Diaz and Strickland go a long way back, hooking up when the reigning WBC lightweight champion moved from Florida to Chicago in 2000, four years after representing the US in the LA Olympics.

They won their first fight as partners, against Steve Larrimore, and they never parted ways ever since, even if Diaz stopped boxing for two years only to return with a sixth round knockout of Anthony Cobb in September of 2002.

Diaz’ first and only loss so far after 36 professional fights came in February of 2005 when he was halted by Kendall Holt inside eight rounds. It was an all-win situation from thereon until Diaz took the WBC lightweight crown from Armando Santa Cruz in 2006.

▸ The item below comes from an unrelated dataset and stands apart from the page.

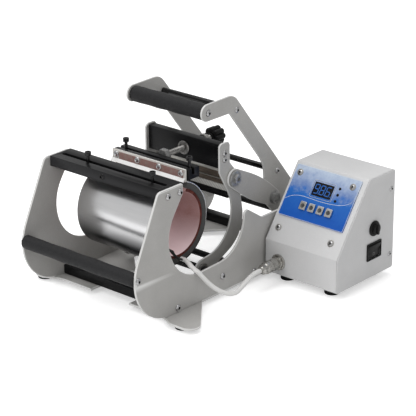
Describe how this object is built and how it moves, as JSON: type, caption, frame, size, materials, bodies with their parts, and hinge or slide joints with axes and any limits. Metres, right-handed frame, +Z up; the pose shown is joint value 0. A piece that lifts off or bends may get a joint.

On Saturday, their strong partnership will be tested anew, against Manny Pacquiao, and Diaz said the battle plan has been laid down the table.

“I think we’ve done everything in training. I ran, I jumped rope, I hit the bag. We watched films. We did everything possible. We have a plan and we’ll try to do it,” said Diaz.

“And if it doesn’t work out then it doesn’t work out. Then we go back to the basics of just going forward and throwing punches.”

Strickland, who’s been with past champions like Evander Holyfield, said beating Pacquiao in his own game is not a far-fetched idea.

“We feel pretty confident and we don’t feel anything different about it. Diaz is not being intimidated he’s a little bit more calm than I am,” he said.

“I visualize the fight very much like the Erik Morales. It will go down to the wire,” said Strickland as he looked back to Diaz’ 12-round decision over the future Hall of Famer in August last year.

He said he expects Diaz to climb the ring at around 146 or 147 lbs, and probably a little bigger than Pacquiao.

“I’d be very much surprised if it does not go the distance. And my biggest worry is some bad injury like an eye swollen shut, a bad cut. I hate to see a fight being stopped that way,” he said.

Strickland, like promoter Bob Arum, thinks that all Diaz needs to do is stay in the fight and look for the opportunity in the later rounds.

“If you get far and keep the fight at a distance there’s a chance you can stop him by a knockout,” he told Diaz. – Abac Cordero

Roach: Diaz will need miracle By Abac Cordero Thursday, June 26, 2008

LAS VEGAS – A little cocky, Freddie Roach said only a miracle can save David Diaz against Manny Pacquiao on Saturday at Mandalay Bay (Sunday in Manila).

“For Diaz to win he’ll need a miracle,” said Roach.

Not once, but twice.

Normally soft-spoken, Roach issued the sweeping statement in reaction to Diaz’ own statement that the best way for him to beat Pacquiao is to “put pressure” on the Filipino all night long.

“That’s his only game. That’s all he can do. There’s no surprise if he comes to fight and he comes forward,” said the two-time Trainer of the Year Tuesday morning amid the terrible heat.

Then he assured that even if Diaz puts the pressure on Pacquiao, the world’s No. 1 pound for pound fighter won’t back down.

“Manny won’t break down. He won’t get tired in the later rounds. I don’t see that happening. Manny is in great shape. For Diaz to win he’ll need a miracle.”

Roach just won’t stop there.

He added that Diaz’ two-year reign as the WBC lightweight champion will soon come to an end.

“He believes in himself. Yeah, he’s a champion. But that will change.”

Later on, Diaz just laughed it off.

“I don’t think I need a miracle. I think with my heart and will that should be enough. And with the blessing of the Lord, that’s all that matters,” said Diaz, a very likeable guy.

Even Pacquiao thinks he is.

“Yes, I like him. He’s a nice person. That’s what I like about a boxer. That’s how a boxer should be,” said Pacquiao.

Diaz calmly said Roach is entitled to his own opinion.

“That’s everybody’s opinion. But I have an opinion of myself, too. And the one that comes first is mine,” he said with a little laugh, facing the media, sitting on the edge of the ring to be used for the coming fight.

“What is it about you that cause people to say that?” Diaz was asked by Kevin Iole of Yahoo! Sports.

“I don’t have an idea. I don’t think they like me,” answered the former member of the US Olympic team.

“But you’re such a nice guy,” said Dyan Castillejo of ABS-CBN.

“I don’t know. But being a nice guy in boxing is a whole different story,” said Diaz.

“But I pay no mind. People are ‘gonna say what they want,” he added.

“Yes, I’m the underdog. And it feels good when you win.”